The promise of a peace deal has scientists hoping they may soon explore tropical forests that they have long avoided for fear of being kidnapped or killed.
“When you look at the map of Colombia in terms of biodiversity, you see incredible gaps,” says the biologist Brigitte Baptiste, director of the Humboldt Institute, a Colombian research group.
“That clearly reflects the difficulties researchers have in moving around” the country, where parts of the jungle are no-go zones controlled by rebels or criminal gangs.
She recalls having to flee when she came under fire while carrying out fieldwork near the Inirida river in the Amazon.
She had unwittingly drawn near a clandestine cocaine factory in a remote area.
Other naturalists have been less lucky.
In 2011 a gang killed two students, Margarita Gomez and Mateo Matamala, who were researching in swamps in the north of the country.
“Sometimes researchers are a bit too daring,” Baptiste said.
“They fail to judge the risk and don’t take account of the fact that the country is in a serious armed conflict.”
– Bird-watching hostage –
In 2004 the Revolutionary Armed Forces of Colombia (FARC) kidnapped the ornithologist Diego Alarcon in the northeastern Sierra del Perija.
The communist guerrillas marched him hundreds of miles, giving him the chance to observe unfamiliar bird species. He secretly made notes about them on cigarette papers.
“He never stopped doing his job as a biologist,” said Lina Tono, author of a study on nature research in the conflict, which recounts the story of Alarcon.
Colombia’s jungles are considered one of the most biologically diverse regions in the world.
Scientists would like to know more about the movement of fauna between Central America and the tip of South America, says Maria Angela Echeverry, head of a conservation program at Javeriana University in Bogota.
Between those two points lies the Darien jungle spanning the border with Panama — one of the hotspots of the Colombian conflict.
“As a university, we cannot take students there or have scientists based in those areas because of the lack of security,” she says.
“There are some very dangerous areas that we know too little about.”
– Science, business opportunities –
The Colombian government and the FARC say they are close to sealing a peace agreement to end their half-century conflict.
“That offers a lot of opportunities for science,” says Alejandro Olaya, vice-president of the state science institute Colciencias.
The government has already planned 22 scientific expeditions to little-explored territories due to start in June.

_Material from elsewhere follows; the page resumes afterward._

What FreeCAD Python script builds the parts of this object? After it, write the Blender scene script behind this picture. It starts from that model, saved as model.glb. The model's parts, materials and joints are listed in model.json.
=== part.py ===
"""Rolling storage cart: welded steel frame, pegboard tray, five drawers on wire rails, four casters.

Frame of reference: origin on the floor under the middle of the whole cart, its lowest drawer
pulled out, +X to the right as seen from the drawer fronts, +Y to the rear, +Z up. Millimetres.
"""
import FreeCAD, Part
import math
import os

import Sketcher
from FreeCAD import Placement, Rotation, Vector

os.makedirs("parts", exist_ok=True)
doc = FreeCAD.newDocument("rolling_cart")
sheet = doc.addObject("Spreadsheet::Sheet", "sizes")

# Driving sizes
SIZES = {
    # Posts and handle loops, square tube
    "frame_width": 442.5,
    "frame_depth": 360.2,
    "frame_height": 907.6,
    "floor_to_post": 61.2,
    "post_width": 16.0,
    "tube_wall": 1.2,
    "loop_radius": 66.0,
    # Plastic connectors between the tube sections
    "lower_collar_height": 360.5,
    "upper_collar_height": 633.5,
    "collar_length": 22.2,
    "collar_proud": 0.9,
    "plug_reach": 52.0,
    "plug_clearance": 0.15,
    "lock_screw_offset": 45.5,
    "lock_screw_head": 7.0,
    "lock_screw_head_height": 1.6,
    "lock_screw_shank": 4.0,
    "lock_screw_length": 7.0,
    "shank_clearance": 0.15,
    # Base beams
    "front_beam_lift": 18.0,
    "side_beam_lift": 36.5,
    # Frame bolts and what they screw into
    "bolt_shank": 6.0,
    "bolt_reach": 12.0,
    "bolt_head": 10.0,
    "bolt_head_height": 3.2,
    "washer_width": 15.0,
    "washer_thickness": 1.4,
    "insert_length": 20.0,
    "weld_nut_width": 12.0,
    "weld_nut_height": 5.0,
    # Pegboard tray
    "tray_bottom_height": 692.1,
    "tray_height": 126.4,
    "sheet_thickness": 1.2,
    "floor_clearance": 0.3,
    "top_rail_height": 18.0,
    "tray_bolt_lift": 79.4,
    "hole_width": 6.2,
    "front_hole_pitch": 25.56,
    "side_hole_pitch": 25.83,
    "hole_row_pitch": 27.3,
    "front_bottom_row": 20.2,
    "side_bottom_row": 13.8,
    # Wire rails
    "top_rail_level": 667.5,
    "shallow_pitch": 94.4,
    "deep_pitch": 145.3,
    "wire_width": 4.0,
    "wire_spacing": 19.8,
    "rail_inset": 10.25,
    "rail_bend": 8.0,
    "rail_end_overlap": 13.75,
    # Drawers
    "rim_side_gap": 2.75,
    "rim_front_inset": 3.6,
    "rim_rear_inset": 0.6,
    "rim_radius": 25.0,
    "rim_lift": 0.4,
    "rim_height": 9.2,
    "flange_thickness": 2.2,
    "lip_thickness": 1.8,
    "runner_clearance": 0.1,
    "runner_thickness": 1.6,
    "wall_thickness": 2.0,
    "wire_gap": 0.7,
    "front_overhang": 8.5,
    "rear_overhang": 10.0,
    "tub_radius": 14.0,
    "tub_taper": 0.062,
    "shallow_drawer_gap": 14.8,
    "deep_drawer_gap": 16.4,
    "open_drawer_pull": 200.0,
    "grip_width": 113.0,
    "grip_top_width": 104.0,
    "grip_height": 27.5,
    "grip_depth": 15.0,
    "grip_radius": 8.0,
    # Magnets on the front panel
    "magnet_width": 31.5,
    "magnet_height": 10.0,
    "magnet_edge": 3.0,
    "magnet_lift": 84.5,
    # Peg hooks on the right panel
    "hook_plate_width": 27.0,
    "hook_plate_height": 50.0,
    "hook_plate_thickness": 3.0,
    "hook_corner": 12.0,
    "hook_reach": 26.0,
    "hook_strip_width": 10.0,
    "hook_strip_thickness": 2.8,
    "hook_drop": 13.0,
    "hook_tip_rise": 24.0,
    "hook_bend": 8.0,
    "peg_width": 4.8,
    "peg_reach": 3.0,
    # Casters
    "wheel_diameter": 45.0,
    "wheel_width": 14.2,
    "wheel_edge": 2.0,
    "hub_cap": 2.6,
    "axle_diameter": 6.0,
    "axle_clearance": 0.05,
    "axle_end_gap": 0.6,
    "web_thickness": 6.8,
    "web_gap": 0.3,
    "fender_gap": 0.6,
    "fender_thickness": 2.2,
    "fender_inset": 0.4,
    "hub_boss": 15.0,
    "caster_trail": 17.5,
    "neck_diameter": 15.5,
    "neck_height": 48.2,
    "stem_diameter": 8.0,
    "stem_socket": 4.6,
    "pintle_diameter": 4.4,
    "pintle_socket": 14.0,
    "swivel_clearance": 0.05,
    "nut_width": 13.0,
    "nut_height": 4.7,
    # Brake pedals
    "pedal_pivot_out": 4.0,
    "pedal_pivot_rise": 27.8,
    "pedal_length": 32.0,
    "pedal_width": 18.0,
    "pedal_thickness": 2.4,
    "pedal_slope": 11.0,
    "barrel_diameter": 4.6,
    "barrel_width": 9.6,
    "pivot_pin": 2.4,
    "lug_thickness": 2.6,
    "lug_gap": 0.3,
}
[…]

It aims to draw up a new complete national inventory of the country’s ecosystems.
It also aims to identify natural products that can be sold to cosmetics and pharmaceutical companies, “to place Colombia in the bio-economy sector,” Olaya told AFP.
Once the sides agree on how to settle the conflict, questions about how to conserve the territories will emerge — as well as threats such as illegal mining.
They will also look to reintegrate former fighters into post-conflict society.
The Humboldt Institute has suggested demobilized guerrillas could join in the scientific research, contributing their knowledge of the jungle and mountain areas.
Baptiste said former guerrillas could find work in “tourism, forest management or fishing projects.”
If the peace talks prosper, scientists will then be able to get to work.
“The biggest surprise that awaits us is in plants and insects,” said Echeverry.
“We are convinced that 60 percent of the species on the planet have yet to be discovered, and most of them are in the tropics.”